-- Start of Entries supplied --

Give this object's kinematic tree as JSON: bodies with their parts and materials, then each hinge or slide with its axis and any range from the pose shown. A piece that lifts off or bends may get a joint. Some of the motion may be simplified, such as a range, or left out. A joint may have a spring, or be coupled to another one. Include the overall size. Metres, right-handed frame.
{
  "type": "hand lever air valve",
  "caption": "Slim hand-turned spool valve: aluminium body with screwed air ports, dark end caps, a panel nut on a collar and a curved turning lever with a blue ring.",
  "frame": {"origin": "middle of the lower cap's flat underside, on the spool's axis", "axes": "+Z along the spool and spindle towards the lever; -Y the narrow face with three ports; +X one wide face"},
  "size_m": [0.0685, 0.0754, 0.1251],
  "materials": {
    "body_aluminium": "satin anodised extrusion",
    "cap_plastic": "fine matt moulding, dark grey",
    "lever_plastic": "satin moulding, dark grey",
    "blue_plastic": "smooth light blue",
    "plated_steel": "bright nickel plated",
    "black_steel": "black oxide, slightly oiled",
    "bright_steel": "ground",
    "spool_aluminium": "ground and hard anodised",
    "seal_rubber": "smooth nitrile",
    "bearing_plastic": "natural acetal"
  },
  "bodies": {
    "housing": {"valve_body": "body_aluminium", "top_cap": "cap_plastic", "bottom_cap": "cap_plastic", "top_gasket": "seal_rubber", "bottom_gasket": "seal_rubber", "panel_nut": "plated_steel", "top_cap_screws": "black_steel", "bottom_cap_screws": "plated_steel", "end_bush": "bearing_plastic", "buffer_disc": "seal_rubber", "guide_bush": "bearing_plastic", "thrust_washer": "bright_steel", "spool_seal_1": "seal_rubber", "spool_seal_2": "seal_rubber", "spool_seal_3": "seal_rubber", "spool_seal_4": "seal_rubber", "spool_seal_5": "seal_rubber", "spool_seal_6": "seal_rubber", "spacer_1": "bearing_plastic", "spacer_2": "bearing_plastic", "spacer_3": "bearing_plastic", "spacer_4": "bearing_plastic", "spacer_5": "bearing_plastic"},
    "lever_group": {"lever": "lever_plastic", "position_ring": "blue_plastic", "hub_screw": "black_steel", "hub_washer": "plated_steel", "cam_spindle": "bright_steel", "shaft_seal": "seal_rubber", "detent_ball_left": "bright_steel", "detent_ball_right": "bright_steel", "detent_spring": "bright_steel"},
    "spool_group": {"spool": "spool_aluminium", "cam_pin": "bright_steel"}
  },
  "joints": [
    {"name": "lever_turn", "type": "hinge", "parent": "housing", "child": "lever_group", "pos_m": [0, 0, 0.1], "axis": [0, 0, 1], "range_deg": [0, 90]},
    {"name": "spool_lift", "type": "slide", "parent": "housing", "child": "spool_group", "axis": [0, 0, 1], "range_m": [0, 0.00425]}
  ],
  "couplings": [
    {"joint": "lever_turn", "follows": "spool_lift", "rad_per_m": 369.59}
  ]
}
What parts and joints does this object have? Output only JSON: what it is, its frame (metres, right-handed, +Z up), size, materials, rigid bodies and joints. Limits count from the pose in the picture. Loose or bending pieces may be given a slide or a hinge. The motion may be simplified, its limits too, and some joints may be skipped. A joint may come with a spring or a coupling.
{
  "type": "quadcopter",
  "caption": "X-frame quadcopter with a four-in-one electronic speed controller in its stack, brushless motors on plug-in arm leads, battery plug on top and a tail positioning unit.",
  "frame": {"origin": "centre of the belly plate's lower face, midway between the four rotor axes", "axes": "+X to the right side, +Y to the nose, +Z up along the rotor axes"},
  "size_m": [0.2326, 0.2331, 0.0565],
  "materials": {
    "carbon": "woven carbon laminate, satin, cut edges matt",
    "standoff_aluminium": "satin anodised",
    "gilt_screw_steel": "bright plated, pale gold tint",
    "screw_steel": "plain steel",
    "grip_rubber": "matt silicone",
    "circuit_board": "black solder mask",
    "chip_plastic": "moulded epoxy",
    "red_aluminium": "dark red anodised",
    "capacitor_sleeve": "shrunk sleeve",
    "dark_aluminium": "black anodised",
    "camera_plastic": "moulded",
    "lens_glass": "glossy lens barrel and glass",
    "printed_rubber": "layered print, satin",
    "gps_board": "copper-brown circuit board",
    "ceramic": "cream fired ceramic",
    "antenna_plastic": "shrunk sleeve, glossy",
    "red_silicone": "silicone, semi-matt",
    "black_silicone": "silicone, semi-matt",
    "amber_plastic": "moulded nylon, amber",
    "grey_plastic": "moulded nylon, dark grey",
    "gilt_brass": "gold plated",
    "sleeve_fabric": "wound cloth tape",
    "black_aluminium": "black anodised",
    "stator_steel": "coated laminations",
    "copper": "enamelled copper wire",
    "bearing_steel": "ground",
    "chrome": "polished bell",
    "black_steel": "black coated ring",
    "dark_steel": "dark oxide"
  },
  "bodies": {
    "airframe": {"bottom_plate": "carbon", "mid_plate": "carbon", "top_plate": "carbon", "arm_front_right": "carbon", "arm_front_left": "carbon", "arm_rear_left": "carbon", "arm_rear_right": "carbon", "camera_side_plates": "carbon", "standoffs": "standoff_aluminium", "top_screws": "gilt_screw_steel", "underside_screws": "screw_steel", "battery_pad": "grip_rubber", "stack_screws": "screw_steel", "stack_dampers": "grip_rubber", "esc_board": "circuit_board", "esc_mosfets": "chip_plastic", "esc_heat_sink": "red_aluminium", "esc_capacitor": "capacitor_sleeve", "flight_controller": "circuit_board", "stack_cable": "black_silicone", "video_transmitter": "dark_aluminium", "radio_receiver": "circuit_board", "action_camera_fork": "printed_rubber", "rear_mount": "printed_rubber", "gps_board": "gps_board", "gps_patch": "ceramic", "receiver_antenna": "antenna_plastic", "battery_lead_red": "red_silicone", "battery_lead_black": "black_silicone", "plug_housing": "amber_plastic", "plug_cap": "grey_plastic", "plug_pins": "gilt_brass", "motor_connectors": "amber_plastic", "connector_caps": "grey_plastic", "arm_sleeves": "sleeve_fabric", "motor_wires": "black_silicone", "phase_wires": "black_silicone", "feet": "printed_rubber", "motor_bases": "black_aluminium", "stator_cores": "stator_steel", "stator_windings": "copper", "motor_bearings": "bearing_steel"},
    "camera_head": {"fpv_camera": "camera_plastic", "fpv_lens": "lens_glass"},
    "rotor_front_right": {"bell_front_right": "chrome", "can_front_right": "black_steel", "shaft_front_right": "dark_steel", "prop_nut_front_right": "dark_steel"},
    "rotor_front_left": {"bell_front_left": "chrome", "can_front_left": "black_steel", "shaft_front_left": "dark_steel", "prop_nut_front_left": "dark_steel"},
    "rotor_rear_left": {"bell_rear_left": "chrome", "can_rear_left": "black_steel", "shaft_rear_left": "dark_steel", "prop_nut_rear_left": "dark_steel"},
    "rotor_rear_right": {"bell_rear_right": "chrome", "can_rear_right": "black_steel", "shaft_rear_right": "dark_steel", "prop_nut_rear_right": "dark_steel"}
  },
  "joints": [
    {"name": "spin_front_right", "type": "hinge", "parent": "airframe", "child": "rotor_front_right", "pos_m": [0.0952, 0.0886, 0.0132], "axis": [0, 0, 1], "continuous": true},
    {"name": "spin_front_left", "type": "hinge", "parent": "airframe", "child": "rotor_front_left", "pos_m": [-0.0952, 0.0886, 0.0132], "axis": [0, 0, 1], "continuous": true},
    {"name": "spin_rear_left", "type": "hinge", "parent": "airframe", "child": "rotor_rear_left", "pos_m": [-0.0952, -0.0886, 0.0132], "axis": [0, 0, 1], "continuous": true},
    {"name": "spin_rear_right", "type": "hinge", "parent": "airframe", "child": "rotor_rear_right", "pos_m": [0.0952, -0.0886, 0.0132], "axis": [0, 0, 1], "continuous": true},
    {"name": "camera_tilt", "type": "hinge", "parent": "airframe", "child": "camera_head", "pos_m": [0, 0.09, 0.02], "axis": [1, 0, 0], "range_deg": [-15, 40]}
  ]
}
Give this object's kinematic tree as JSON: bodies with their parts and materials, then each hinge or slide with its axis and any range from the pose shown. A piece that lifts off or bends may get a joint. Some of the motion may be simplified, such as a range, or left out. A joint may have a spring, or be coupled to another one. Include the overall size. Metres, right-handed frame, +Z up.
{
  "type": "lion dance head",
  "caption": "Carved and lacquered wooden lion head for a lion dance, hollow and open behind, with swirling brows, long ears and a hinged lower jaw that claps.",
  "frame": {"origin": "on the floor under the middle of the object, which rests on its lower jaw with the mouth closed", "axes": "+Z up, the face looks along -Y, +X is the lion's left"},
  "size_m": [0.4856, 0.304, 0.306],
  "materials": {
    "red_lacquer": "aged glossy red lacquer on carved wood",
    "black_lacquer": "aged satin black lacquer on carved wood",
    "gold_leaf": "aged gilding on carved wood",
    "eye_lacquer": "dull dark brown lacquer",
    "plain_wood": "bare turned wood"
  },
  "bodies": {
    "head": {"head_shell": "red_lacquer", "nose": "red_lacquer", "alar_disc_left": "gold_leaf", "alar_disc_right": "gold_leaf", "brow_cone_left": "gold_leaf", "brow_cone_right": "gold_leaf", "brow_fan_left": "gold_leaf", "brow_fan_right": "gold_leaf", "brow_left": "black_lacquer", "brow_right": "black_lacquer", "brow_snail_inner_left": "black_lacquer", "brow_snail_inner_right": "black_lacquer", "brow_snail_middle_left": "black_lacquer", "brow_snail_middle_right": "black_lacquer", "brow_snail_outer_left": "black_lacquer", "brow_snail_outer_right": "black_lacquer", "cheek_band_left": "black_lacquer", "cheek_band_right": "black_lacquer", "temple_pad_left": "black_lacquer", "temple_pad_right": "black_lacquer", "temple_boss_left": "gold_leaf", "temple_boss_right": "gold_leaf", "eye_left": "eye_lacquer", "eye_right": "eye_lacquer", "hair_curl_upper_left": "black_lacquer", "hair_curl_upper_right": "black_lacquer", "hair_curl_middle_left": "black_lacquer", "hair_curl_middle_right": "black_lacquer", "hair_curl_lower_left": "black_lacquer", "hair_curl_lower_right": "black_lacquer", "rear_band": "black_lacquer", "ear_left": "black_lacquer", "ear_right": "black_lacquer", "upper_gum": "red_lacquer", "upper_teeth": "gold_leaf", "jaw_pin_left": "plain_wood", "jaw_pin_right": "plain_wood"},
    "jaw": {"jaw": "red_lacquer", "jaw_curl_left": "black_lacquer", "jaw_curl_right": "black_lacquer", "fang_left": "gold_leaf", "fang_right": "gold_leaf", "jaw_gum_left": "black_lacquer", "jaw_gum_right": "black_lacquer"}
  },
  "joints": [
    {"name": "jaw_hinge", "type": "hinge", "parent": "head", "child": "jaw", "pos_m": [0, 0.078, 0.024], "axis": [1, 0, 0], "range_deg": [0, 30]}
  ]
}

-- End of Entries supplied --

> **Exercise objective**:
Collect the complete line wherever the string "parts" appears in the records.

> **Reply to the task**:
Give this object's kinematic tree as JSON: bodies with their parts and materials, then each hinge or slide with its axis and any range from the pose shown. A piece that lifts off or bends may get a joint. Some of the motion may be simplified, such as a range, or left out. A joint may have a spring, or be coupled to another one. Include the overall size. Metres, right-handed frame.
What parts and joints does this object have? Output only JSON: what it is, its frame (metres, right-handed, +Z up), size, materials, rigid bodies and joints. Limits count from the pose in the picture. Loose or bending pieces may be given a slide or a hinge. The motion may be simplified, its limits too, and some joints may be skipped. A joint may come with a spring or a coupling.
Give this object's kinematic tree as JSON: bodies with their parts and materials, then each hinge or slide with its axis and any range from the pose shown. A piece that lifts off or bends may get a joint. Some of the motion may be simplified, such as a range, or left out. A joint may have a spring, or be coupled to another one. Include the overall size. Metres, right-handed frame, +Z up.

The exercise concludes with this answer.